## What you need to do
The data below needs to be returned exactly, line for line.

---

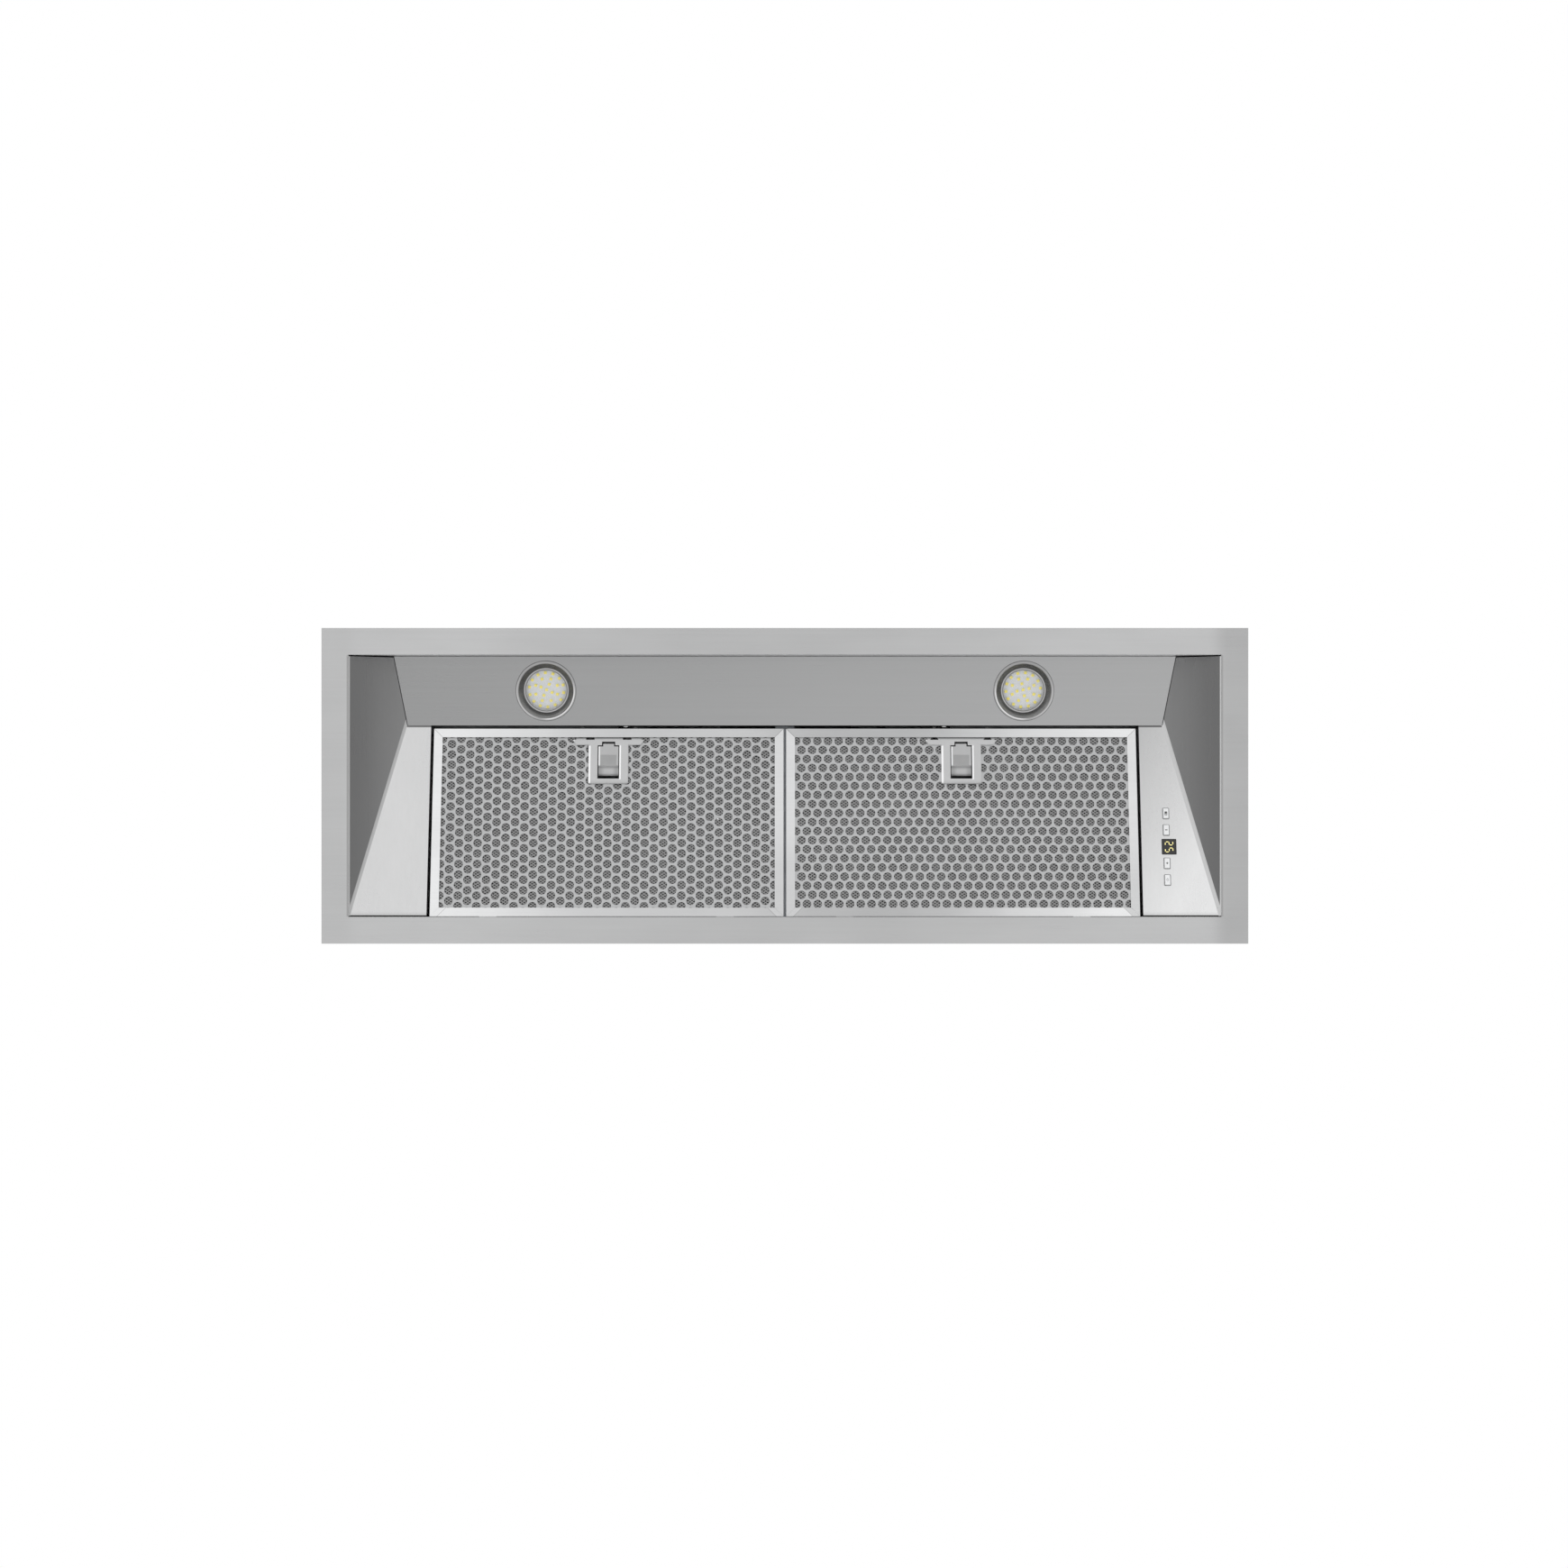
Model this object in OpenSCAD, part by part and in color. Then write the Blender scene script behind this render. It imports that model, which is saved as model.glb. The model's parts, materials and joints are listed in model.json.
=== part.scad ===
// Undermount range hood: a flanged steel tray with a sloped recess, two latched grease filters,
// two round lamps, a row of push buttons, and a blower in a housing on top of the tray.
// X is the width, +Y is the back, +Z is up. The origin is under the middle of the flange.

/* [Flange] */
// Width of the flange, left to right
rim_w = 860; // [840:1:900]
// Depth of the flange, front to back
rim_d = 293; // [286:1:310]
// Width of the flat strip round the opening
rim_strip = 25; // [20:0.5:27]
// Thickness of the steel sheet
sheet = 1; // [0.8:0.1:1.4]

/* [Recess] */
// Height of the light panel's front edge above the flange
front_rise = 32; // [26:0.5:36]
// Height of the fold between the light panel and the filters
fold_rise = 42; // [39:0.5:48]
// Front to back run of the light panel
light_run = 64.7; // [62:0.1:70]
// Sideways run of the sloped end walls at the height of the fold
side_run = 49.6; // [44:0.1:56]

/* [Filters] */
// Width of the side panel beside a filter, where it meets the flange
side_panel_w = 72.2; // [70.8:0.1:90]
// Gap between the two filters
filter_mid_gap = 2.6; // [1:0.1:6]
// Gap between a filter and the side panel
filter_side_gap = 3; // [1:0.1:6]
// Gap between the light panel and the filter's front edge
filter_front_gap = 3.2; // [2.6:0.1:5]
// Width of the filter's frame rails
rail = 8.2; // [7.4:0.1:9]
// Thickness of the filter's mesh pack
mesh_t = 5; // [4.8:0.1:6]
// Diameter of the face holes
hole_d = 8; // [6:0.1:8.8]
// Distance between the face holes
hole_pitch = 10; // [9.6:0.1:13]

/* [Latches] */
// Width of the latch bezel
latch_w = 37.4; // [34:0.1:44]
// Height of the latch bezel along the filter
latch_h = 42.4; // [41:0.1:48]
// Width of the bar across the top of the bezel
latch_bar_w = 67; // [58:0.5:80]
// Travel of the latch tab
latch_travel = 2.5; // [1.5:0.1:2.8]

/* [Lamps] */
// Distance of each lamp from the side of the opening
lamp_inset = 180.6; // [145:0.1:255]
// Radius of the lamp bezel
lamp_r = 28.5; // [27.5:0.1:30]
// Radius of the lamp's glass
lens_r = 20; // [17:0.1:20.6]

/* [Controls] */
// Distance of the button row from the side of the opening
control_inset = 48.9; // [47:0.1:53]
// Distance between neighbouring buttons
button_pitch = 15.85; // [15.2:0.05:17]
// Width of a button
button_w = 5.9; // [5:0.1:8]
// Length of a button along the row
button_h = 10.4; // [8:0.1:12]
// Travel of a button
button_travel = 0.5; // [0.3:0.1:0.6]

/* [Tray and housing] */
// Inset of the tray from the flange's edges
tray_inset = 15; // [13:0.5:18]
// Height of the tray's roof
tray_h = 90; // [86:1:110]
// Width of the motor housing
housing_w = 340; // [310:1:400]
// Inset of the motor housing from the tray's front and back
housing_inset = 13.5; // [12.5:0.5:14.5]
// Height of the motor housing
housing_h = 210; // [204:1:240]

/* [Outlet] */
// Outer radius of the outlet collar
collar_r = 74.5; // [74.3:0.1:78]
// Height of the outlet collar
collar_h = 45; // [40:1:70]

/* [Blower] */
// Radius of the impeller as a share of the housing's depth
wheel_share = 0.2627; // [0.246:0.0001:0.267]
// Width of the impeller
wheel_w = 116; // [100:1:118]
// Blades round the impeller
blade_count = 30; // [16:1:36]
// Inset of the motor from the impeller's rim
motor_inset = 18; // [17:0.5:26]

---

## Exercise answer
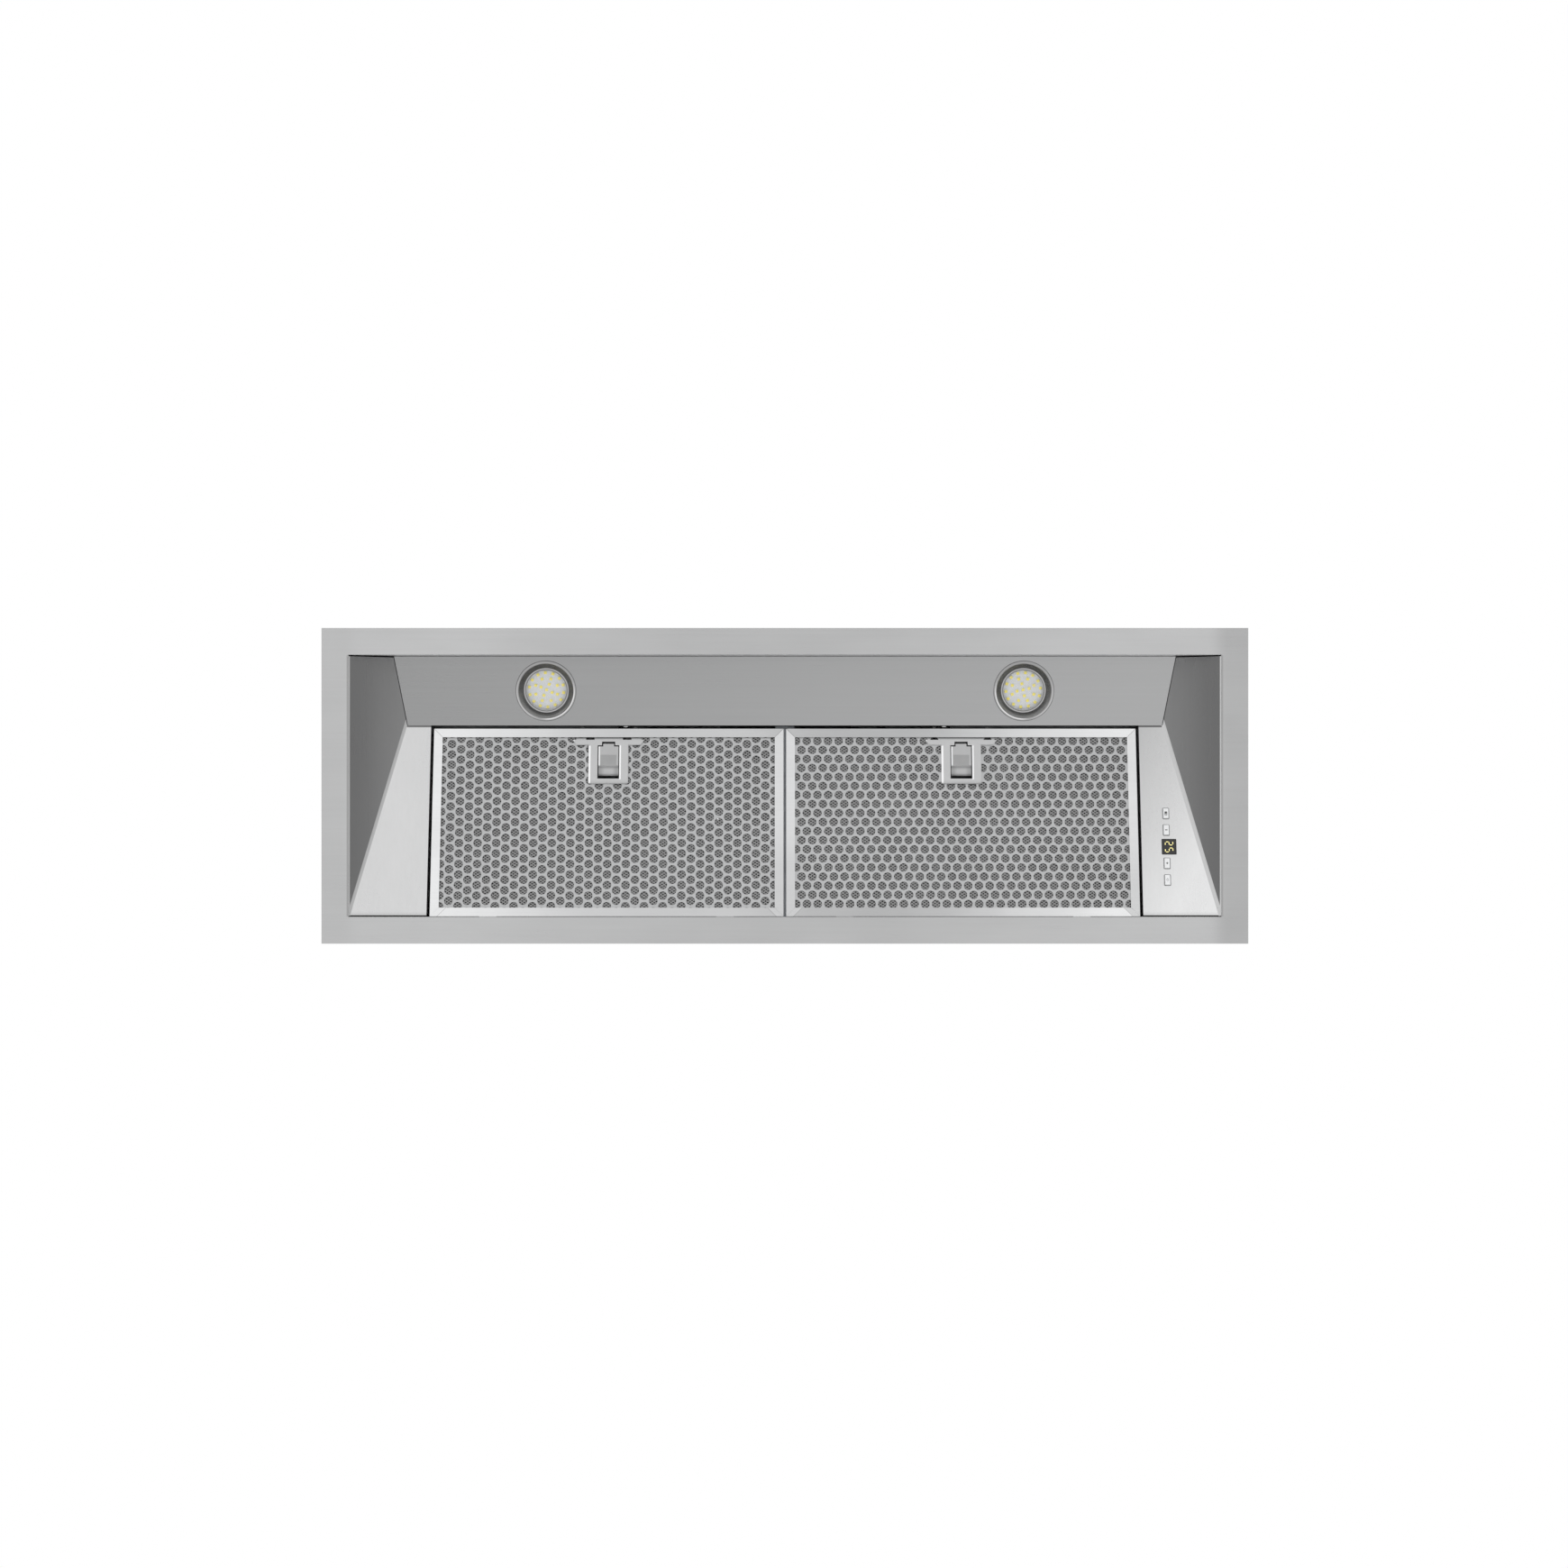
Model this object in OpenSCAD, part by part and in color. Then write the Blender scene script behind this render. It imports that model, which is saved as model.glb. The model's parts, materials and joints are listed in model.json.
=== part.scad ===
// Undermount range hood: a flanged steel tray with a sloped recess, two latched grease filters,
// two round lamps, a row of push buttons, and a blower in a housing on top of the tray.
// X is the width, +Y is the back, +Z is up. The origin is under the middle of the flange.

/* [Flange] */
// Width of the flange, left to right
rim_w = 860; // [840:1:900]
// Depth of the flange, front to back
rim_d = 293; // [286:1:310]
// Width of the flat strip round the opening
rim_strip = 25; // [20:0.5:27]
// Thickness of the steel sheet
sheet = 1; // [0.8:0.1:1.4]

/* [Recess] */
// Height of the light panel's front edge above the flange
front_rise = 32; // [26:0.5:36]
// Height of the fold between the light panel and the filters
fold_rise = 42; // [39:0.5:48]
// Front to back run of the light panel
light_run = 64.7; // [62:0.1:70]
// Sideways run of the sloped end walls at the height of the fold
side_run = 49.6; // [44:0.1:56]

/* [Filters] */
// Width of the side panel beside a filter, where it meets the flange
side_panel_w = 72.2; // [70.8:0.1:90]
// Gap between the two filters
filter_mid_gap = 2.6; // [1:0.1:6]
// Gap between a filter and the side panel
filter_side_gap = 3; // [1:0.1:6]
// Gap between the light panel and the filter's front edge
filter_front_gap = 3.2; // [2.6:0.1:5]
// Width of the filter's frame rails
rail = 8.2; // [7.4:0.1:9]
// Thickness of the filter's mesh pack
mesh_t = 5; // [4.8:0.1:6]
// Diameter of the face holes
hole_d = 8; // [6:0.1:8.8]
// Distance between the face holes
hole_pitch = 10; // [9.6:0.1:13]

/* [Latches] */
// Width of the latch bezel
latch_w = 37.4; // [34:0.1:44]
// Height of the latch bezel along the filter
latch_h = 42.4; // [41:0.1:48]
// Width of the bar across the top of the bezel
latch_bar_w = 67; // [58:0.5:80]
// Travel of the latch tab
latch_travel = 2.5; // [1.5:0.1:2.8]

/* [Lamps] */
// Distance of each lamp from the side of the opening
lamp_inset = 180.6; // [145:0.1:255]
// Radius of the lamp bezel
lamp_r = 28.5; // [27.5:0.1:30]
// Radius of the lamp's glass
lens_r = 20; // [17:0.1:20.6]

/* [Controls] */
// Distance of the button row from the side of the opening
control_inset = 48.9; // [47:0.1:53]
// Distance between neighbouring buttons
button_pitch = 15.85; // [15.2:0.05:17]
// Width of a button
button_w = 5.9; // [5:0.1:8]
// Length of a button along the row
button_h = 10.4; // [8:0.1:12]
// Travel of a button
button_travel = 0.5; // [0.3:0.1:0.6]

/* [Tray and housing] */
// Inset of the tray from the flange's edges
tray_inset = 15; // [13:0.5:18]
// Height of the tray's roof
tray_h = 90; // [86:1:110]
// Width of the motor housing
housing_w = 340; // [310:1:400]
// Inset of the motor housing from the tray's front and back
housing_inset = 13.5; // [12.5:0.5:14.5]
// Height of the motor housing
housing_h = 210; // [204:1:240]

/* [Outlet] */
// Outer radius of the outlet collar
collar_r = 74.5; // [74.3:0.1:78]
// Height of the outlet collar
collar_h = 45; // [40:1:70]

/* [Blower] */
// Radius of the impeller as a share of the housing's depth
wheel_share = 0.2627; // [0.246:0.0001:0.267]
// Width of the impeller
wheel_w = 116; // [100:1:118]
// Blades round the impeller
blade_count = 30; // [16:1:36]
// Inset of the motor from the impeller's rim
motor_inset = 18; // [17:0.5:26]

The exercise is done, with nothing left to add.